Dois participantes do grupo criado pelo Ministério da Economia para discutir mudanças nas regras de patentes no país abandonaram a iniciativa na última semana, em protesto contra a forma de condução dos debates.
O primeiro a anunciar o desligamento foi o Grupo de Trabalho sobre Propriedade Intelectual (GTPI) que congrega organizações da sociedade civil, movimentos sociais e especialistas em propriedade intelectual e acesso a medicamentos. No comunicado, o GTPI afirmou que o espaço criado pelo governo não era democrático, não buscava encontrar soluções técnicas para problemas reais e apresentava um “viés explícito em favor de interesses transnacionais”.
Na quinta-feira (20/10) foi a vez da Associação Nacional dos Pesquisadores em Propriedade Industrial (ANPESPI) , que reúne servidores do Instituto Nacional de Propriedade Industrial, se afastar. “Os trabalhos não foram conduzidos de forma a proporcionar o debate. Um tema como esse, que traz reflexos para toda sociedade, não pode ser tratado de forma atabalhoada”, afirmou ao JOTA o presidente da ANPESPI, Maurício Almeida.
Coordenador do GTPI e integrante da Associação Brasileira Interdisciplinar de Aids, Felipe Fonseca tem avaliação semelhante. “Apresentamos, por exemplo, relatório, com justificativas, referências técnicas, experiências internacionais e pouca atenção foi dada. Para nós, ficou claro que o objetivo do Ministério da Economia era usar a participação da sociedade civil e outros atores para legitimar uma mudança regulatória com consequências negativas para o acesso à saúde.”
Batizado de Diálogos Técnicos, o grupo criado pelo Ministério da Economia tem até novembro para apresentar uma proposta de atualização das regras de patentes no país. As discussões tiveram início em julho e foram divididas em temas, como patenteabilidade, prazos de patentes e estímulo de patenteamento. A expectativa é a de que os resultados sejam usados para subsidiar projetos que estão em tramitação no Congresso Nacional.

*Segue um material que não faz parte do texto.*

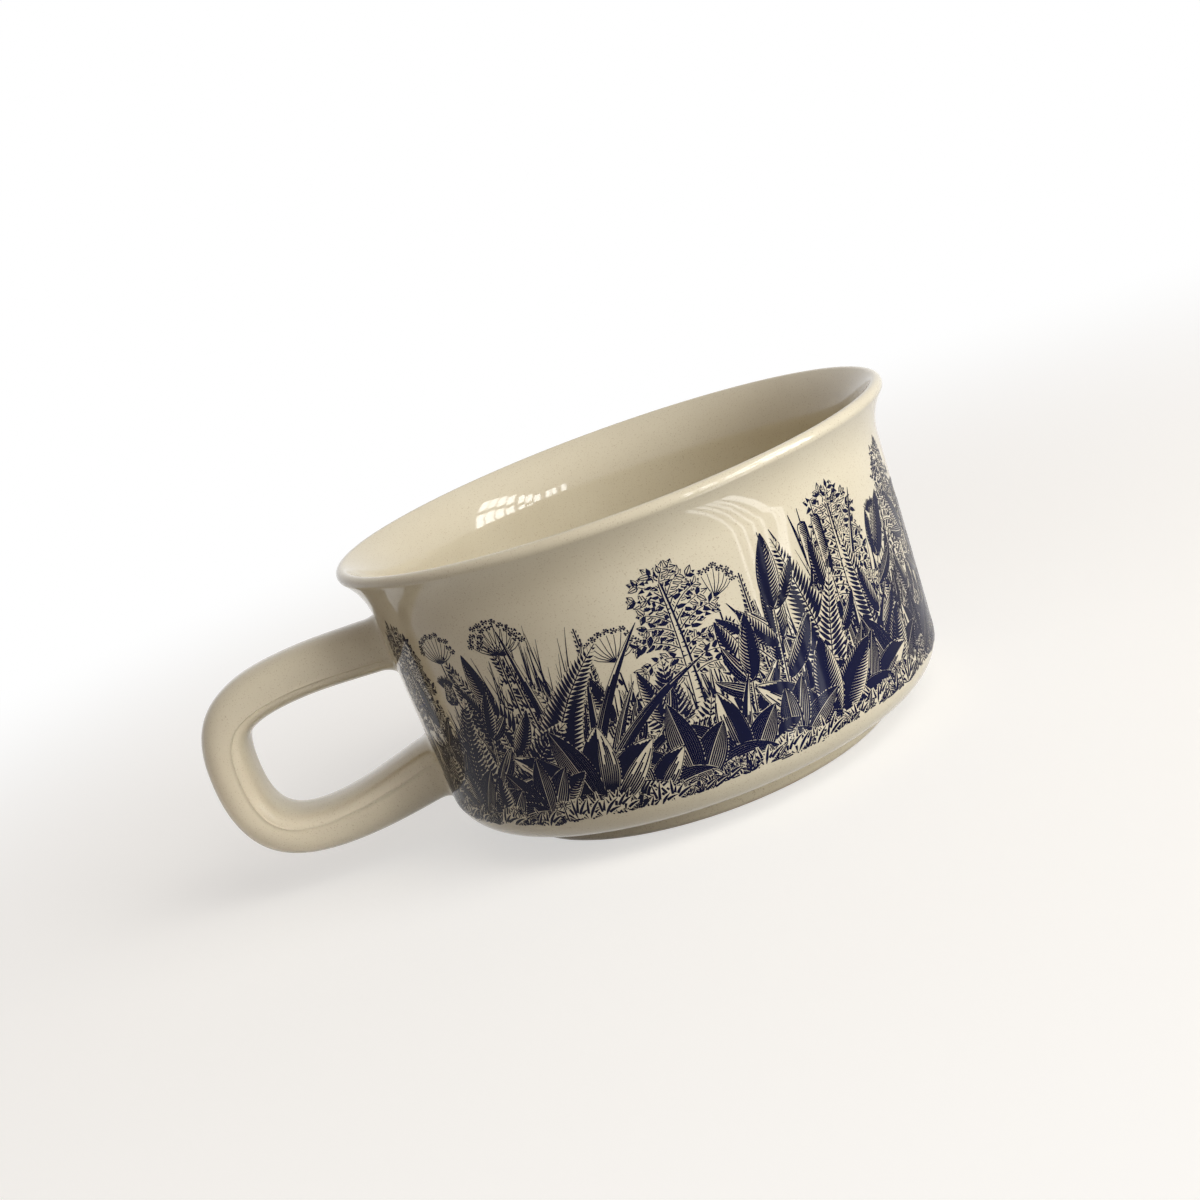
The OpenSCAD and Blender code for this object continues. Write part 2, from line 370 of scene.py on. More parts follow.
def sweep(bm, rings):
    """Skin a row of rings of points, extruding one ring after another, and close both ends."""
    row = bmesh.ops.create_circle(bm, segments=len(rings[0]), radius=MM)["verts"]
    edges = bm.edges[:]
    for v, p in zip(row, rings[0]):
        v.co = p
    bmesh.ops.edgeloop_fill(bm, edges=edges)
    for ring in rings[1:]:
        made = bmesh.ops.extrude_edge_only(bm, edges=edges)["geom"]
        edges = [g for g in made if isinstance(g, bmesh.types.BMEdge)]
        fresh = {g for g in made if isinstance(g, bmesh.types.BMVert)}
        row = [next(e.other_vert(v) for e in v.link_edges if e.other_vert(v) in fresh) for v in row]
        for v, p in zip(row, ring):
            v.co = p
    bmesh.ops.edgeloop_fill(bm, edges=edges)


UPPER_ARM = arm_curve(UPPER_ROOT, UPPER_WAY, UPPER_RUN, UPPER_RISE)
LOWER_ARM = arm_curve(LOWER_ROOT, LOWER_WAY, LOWER_RUN, -LOWER_DROP)
turns = [math.tau * i / ROUND for i in range(ROUND)]
turns += [edge + math.radians(a) for edge in (0, math.pi) for a in (-2.4, -1.1, 1.1, 2.4)]
turns = sorted(a % math.tau for a in turns)
stations = [(UPPER_ROOT + TAIL * UPPER_WAY, UPPER_WAY, UPPER_SWELL)]
for i in range(ARM_STEPS):
    t = i / ARM_STEPS
    centre, way = along(UPPER_ARM, t)
    stations.append((centre, way, UPPER_SWELL * max(0, 1 - 2 * t) ** 2))
for i in range(ARM_STEPS, -1, -1):
    t = i / ARM_STEPS
    centre, way = along(LOWER_ARM, t)
    stations.append((centre, -way, LOWER_SWELL * max(0, 1 - 2 * t) ** 2))
stations.append((LOWER_ROOT + TAIL * LOWER_WAY, -LOWER_WAY, LOWER_SWELL))
bm = bmesh.new()
sweep(bm, [[sponged(strap_point(a, *s), WAVER) for a in turns] for s in stations])
handle = finish_mesh(bm, "glazed_handle", ivory_glaze)
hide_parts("handle")


# ---------------------------------------------------------------- the slip joints
# Where each arm meets the wall, soft slip is wiped into a flared collar, which is
# sponged out thin over the strap. Glaze gathers in it and fires a little darker.
FLARE = 1.7 * MM
IN_WALL = 1.2 * MM
UNDER_STRAP = 0.4 * MM
COLLAR_STEPS = 16

slip_glaze = glaze("slip_glaze", pale=(0.705, 0.65, 0.507, 1), deep=(0.66, 0.60, 0.457, 1),
                   speck=(0.52, 0.445, 0.32, 1), ripple=0.6)


def outer_radius(z):
    """The bowl's outer profile: heel, wall and cove."""
    if z < HEEL_C.y + HEEL_R * OUT.y:
        return HEEL_C.x + math.sqrt(max(0, HEEL_R**2 - (z - HEEL_C.y) ** 2))
    if z > WALL_TOP.y:
        return COVE_C.x - math.sqrt(max(0, COVE_R**2 - (z - COVE_C.y) ** 2))
    return wall_radius(z)


def from_wall(p, way, reach):
    """Slide p along the arm's direction until it is reach away from the wall."""
    p = p.copy()
    run = Vector((-way.x, 0, way.y))
    for _ in range(6):
        off = math.sqrt(max(0, outer_radius(p.z) ** 2 - p.y**2)) + p.x
        p += run * (off / way.x)
    return p + run * reach


def slip_collar(name, node, root, way, swell, facing):
    """One collar, from inside the wall out over the strap, which it meets at a feather edge."""
    def ring(grow, reach):
        return [from_wall(strap_point(a, root, facing, swell + grow), way, reach) for a in turns]

    rings = [ring(FLARE, -IN_WALL)]
    for i in range(COLLAR_STEPS + 1):
        s = i / COLLAR_STEPS
        grow = FLARE * (1 - math.sqrt(s * (2 - s))) - 0.02 * MM * s
        rings.append([sponged(p, WAVER * s) for p in ring(grow, s * JOINT_LEN)])
    rings.append(ring(-UNDER_STRAP, 1.1 * JOINT_LEN))
    bm = bmesh.new()
    sweep(bm, rings)
    piece = finish_mesh(bm, name, slip_glaze)
    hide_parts(node)


slip_collar("upper_collar", "upper_slip_joint", UPPER_ROOT, UPPER_WAY, UPPER_SWELL, UPPER_WAY)
slip_collar("lower_collar", "lower_slip_joint", LOWER_ROOT, LOWER_WAY, LOWER_SWELL, -LOWER_WAY)


# ---------------------------------------------------------------- the printed border
# A navy meadow border, printed under the glaze from a transfer sheet that is laid
# round the wall. It is drawn here in pen, nearest plants first, in millimetres: x
# runs along the wall from the front to the right, and y is the height on the mug.
SHEET_FROM, SHEET_TO = -78.0, 246.0
PLANTED_FROM, PLANTED_TO = -69.5, 237.0
SHEET_LOW, SHEET_HIGH = 8.0, 55.0
GRAIN = 0.1
PEN_STEP = 0.12
FINEST = 0.03
SHORTEST = 0.22
POINT_GAP = 0.85
LINE_GAP = 0.42
EDGE_GAP = 0.11
dice = random.Random(3)
taken = np.zeros((round((SHEET_HIGH - SHEET_LOW) / GRAIN), round((SHEET_TO - SHEET_FROM) / GRAIN)),
                 bool)
strokes = []


def hedge(x):
    """Height of the thick growth at x: it rises and falls round the mug, and dips by the handle."""
    swell = 0.5 + 0.5 * math.cos(math.tau * (x + 30) / 61.5)
    full = 30.0 + 14.0 * swell + 2.2 * math.sin(x / 5.3) + 1.2 * math.sin(x / 2.3)
    ends = min(1, 0.25 + min(x - PLANTED_FROM, PLANTED_TO - x) / 14)
    return 10 + (full - 10) * max(0.25, ends)


def soil(x):
    """The lower edge of the border, just above the heel."""
    return 9.7 + 0.25 * np.sin(x / 4.1) + 0.15 * np.sin(x / 1.3)


def slot_of(path):
    """The mask's row and column under each point, and whether the point is on the sheet."""
    col = ((path[:, 0] - SHEET_FROM) / GRAIN).astype(int)
    row = ((path[:, 1] - SHEET_LOW) / GRAIN).astype(int)
    on = (col >= 0) & (col < taken.shape[1]) & (row >= 0) & (row < taken.shape[0])
    return np.clip(row, 0, taken.shape[0] - 1), np.clip(col, 0, taken.shape[1] - 1), on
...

Para Fonseca, há clara tendência no Diálogos para criar mecanismos de compensação para atrasos na avaliação de pedidos de patente, por parte do INPI. A extensão do prazo de patentes foi declarada inconstitucional pelo Supremo Tribunal Federal em 2021.
Seres vivos
Tanto Fonseca quanto Almeida citam que ganha espaço no GTPI a corrente que trabalha pela liberação do patenteamento de microorganismos e partes de seres vivos. Atualmente, o patenteamento de células, embriões e extratos é proibido. “Há discussão sobre a possibilidade de se patentear métodos terapêuticos e de diagnóstico, o que seria um enorme prejuízo para a proteção da saúde e da biodiversidade”, diz Fonseca.
Em nota, o Ministério da Economia repudiou o que considerou como graves acusações contra a equipe e afirmou que todos os esforços foram feitos para garantir o debate técnico.
Disse ainda lamentar a decisão e, caso a entidade tenha interesse em retornar ao grupo, portas estarão abertas.
Diretora jurídica da Interfarma, Ana Carolina Cagnoni elogiou os trabalhos realizados pelo ministério. Afirmou que todos os encontros são gravados e disponibilizados, o que garante bastante transparência nas discussões. Disse ainda haver espaço para o contraditório.
Procurado, o grupo FarmaBrasil disse que está avaliando o posicionamento do GTPI para se manifestar.